-- start --

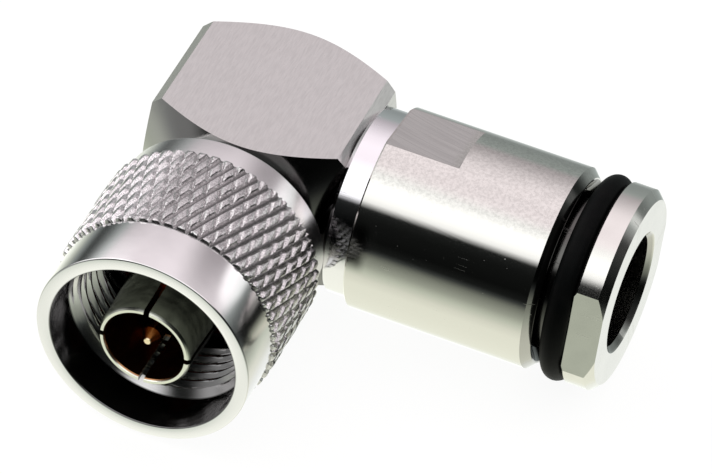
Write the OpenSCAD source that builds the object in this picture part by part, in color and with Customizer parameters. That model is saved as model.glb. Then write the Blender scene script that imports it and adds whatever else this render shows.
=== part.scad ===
// Right-angle N coaxial plug for a clamped cable.
// Frame, in millimetres: the origin is the centre of the outer contact's tip, where the
// plug meets its socket. The plug points to -Y, the cable leaves to +X, and +Z is up.

/* [Plug face] */
// Outside diameter of the slotted outer contact at its tip
outer_contact_d = 8.1; // [8.0:0.02:8.2]
// Extra diameter of the outer contact behind its tip
outer_contact_flare = 0.3; // [0:0.05:0.4]
// Bore of the outer contact, and of the line behind it
line_bore_d = 7; // [6.8:0.1:7.2]
// Width of the four slots in the outer contact
contact_slot_w = 0.5; // [0.3:0.1:0.8]
// Length of the four slots
contact_slot_len = 5.6; // [3:0.2:8]
// Bevel at the outer contact's tip
contact_tip_bevel = 0.2; // [0.1:0.05:0.3]
// Diameter of the centre pin's tip
pin_tip_d = 1.65; // [1.6:0.01:1.68]
// Diameter of the centre pin's shank
pin_shank_d = 3.04; // [2.8:0.02:3.2]
// Diameter of the flat end of the pin's nose
pin_nose_d = 0.56; // [0.3:0.02:0.9]
// Length of the pin's nose cone
pin_nose_len = 0.9; // [0.5:0.05:1.4]
// How far the pin's tip stays behind the outer contact's tip
pin_recess = 0.74; // [0.4:0.02:1.2]
// Length of the thin tip, from its end to the shank
pin_tip_len = 5.4; // [4.8:0.1:6]
// Depth of the front gasket's face behind the outer contact's tip
gasket_depth = 10.4; // [10:0.1:10.8]
// Thickness of the front gasket
gasket_t = 1; // [0.8:0.1:1.2]

/* [Coupling nut] */
// How far the nut stands ahead of the outer contact
nut_overhang = 0.32; // [0:0.02:0.6]
// Wall of the nut around its mouth
mouth_wall = 1.19; // [1:0.01:1.4]
// Length of the knurl
knurl_len = 9.26; // [8.4:0.02:9.6]
// Diamonds around the nut
knurl_count = 54; // [40:1:64]
// Half diamonds along the nut
knurl_rows = 6; // [4:1:8]
// Share of a diamond that is flat on top
knurl_flat = 0.26; // [0.1:0.02:0.5]
// Turn of each row against the one before, as a share of a diamond
knurl_skew = 0.06; // [-0.1:0.01:0.1]
// How far the knurl stands above the smooth front band
knurl_step = 0.4; // [0.3:0.02:0.5]
// How far the knurl's groove bottoms stay above the smooth front band
groove_floor = 0.02; // [0.02:0.01:0.1]
// Length of the smooth front band
front_band_len = 4.88; // [4.4:0.02:5.2]
// Wall of the rear collar around the neck
collar_wall = 2.04; // [1.8:0.02:2.2]
// Length of the rear collar
collar_len = 2.36; // [2:0.02:2.8]
// Radius of the collar's rear edge
collar_round = 0.15; // [0.1:0.05:0.8]
// How far the plain mouth is wider than the thread, on the radius
mouth_gap = 0.26; // [0.16:0.01:0.4]
// Depth of the plain mouth
mouth_depth = 3.7; // [3.2:0.1:4]
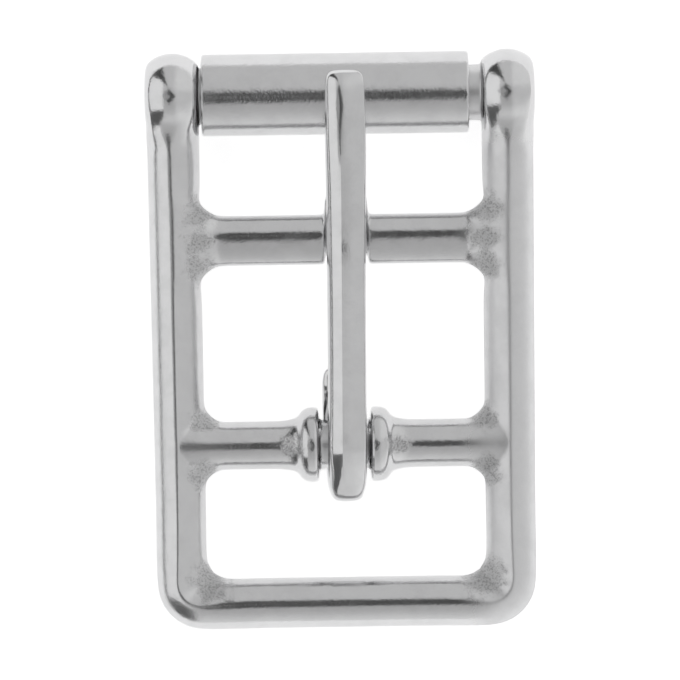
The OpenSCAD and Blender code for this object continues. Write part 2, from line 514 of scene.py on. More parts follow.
@dataclass(frozen=True)
class Steel:
    """A finish of stainless steel. Depths are in millimetres."""

    slot: Slot
    colour: Triple = (0.70, 0.70, 0.705)
    dull: float = 0.12  # roughness where it is brightest
    haze_dull: float = 0.07  # how much rougher it gets in patches
    haze_dark: float = 0.95  # share of its colour that it keeps there
    waves: float = 0.012
    lines: float = 0.001
    specks: float = 0.004
    stroke: Triple = (6.0, 0.8, 0.8)  # strokes per millimetre along X, Y and Z
    grain: float = 0.0  # depth of the cast skin in the corners
    grain_dull: float = 0.12
    grain_dark: float = 0.82
    pit_dark: float = 0.55
    worn_dull: float = 0.14

    def material(self, groups: dict[str, NodeTree]) -> Material:
        """Makes the finish.

        Args:
            groups: the shared node groups, by name.

        Returns:
            The material.
        """
        made = bpy.data.materials.new(self.slot.value)
        made.use_nodes = True
        made.node_tree.nodes.clear()
        wiring = Wiring(made.node_tree)
        place = wiring.add("ShaderNodeTexCoord").outputs["Object"]
        near = wiring.scaled(place, (1.0, 1.0, 1.0))
        inputs = {"Waves": self.waves, "Lines": self.lines, "Specks": self.specks}
        inputs |= {"Vector": near, "Strokes": wiring.scaled(place, self.stroke)}
        skin = wiring.add("ShaderNodeGroup", inputs, node_tree=groups["polished_skin"])
        height, haze = skin.outputs["Height"], skin.outputs["Haze"]
        rough = wiring.maths("MULTIPLY_ADD", haze, self.haze_dull, self.dull)
        darker = [(haze, self.haze_dark)]
        if self.grain:
            mask, worn = (
                wiring.add("ShaderNodeAttribute", attribute_name=name).outputs["Fac"]
                for name in ("cast_skin", "worn")
            )
            inputs = {"Vector": near, "Mask": mask, "Depth": self.grain}
            cast = wiring.add("ShaderNodeGroup", inputs, node_tree=groups["cast_grain"])
            height = wiring.maths("ADD", height, cast.outputs["Height"])
            rough = wiring.maths("MULTIPLY_ADD", cast.outputs["Cover"], self.grain_dull, rough)
            rough = wiring.maths("MULTIPLY_ADD", worn, self.worn_dull, rough)
            darker += [(cast.outputs["Cover"], self.grain_dark), (cast.outputs["Pits"], self.pit_dark)]
        colour: object = (*self.colour, 1)
        for share, kept in darker:
            colour = wiring.blend(share, colour, (*(kept * c for c in self.colour), 1), "RGBA")
        bump = wiring.add("ShaderNodeBump", {"Strength": 1.0, "Distance": MM, "Height": height})
        inputs = {"Base Color": colour, "Metallic": 1.0, "Roughness": rough, "Normal": bump.outputs[0]}
        shader = wiring.add("ShaderNodeBsdfPrincipled", inputs)
        wiring.add("ShaderNodeOutputMaterial", {"Surface": shader.outputs[0]})
        return made


@dataclass
class Part:
    """A piece of the buckle: its CAD node, which has its body's name, its steel and its cage."""

    node: str
    steel: Steel
    skin: Skin = field(default_factory=Skin, init=False)

    def build(self) -> Object:
        """Builds the piece, each kind of piece in its own way."""
        raise NotImplementedError

    def dress(self, obj: Object, groups: dict[str, NodeTree]) -> None:
        """Gives the piece its finish, and the place of its CAD node.

        Args:
            obj: the piece.
            groups: the shared node groups, by name.
        """
        obj.data.materials.append(self.steel.material(groups))
        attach(obj, self.node)
        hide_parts(self.node)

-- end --

**DIRECTIONS**:
For the listing above, identify each line bearing "scene".

**TASK RESULT**:
Write the OpenSCAD source that builds the object in this picture part by part, in color and with Customizer parameters. That model is saved as model.glb. Then write the Blender scene script that imports it and adds whatever else this render shows.
The OpenSCAD and Blender code for this object continues. Write part 2, from line 514 of scene.py on. More parts follow.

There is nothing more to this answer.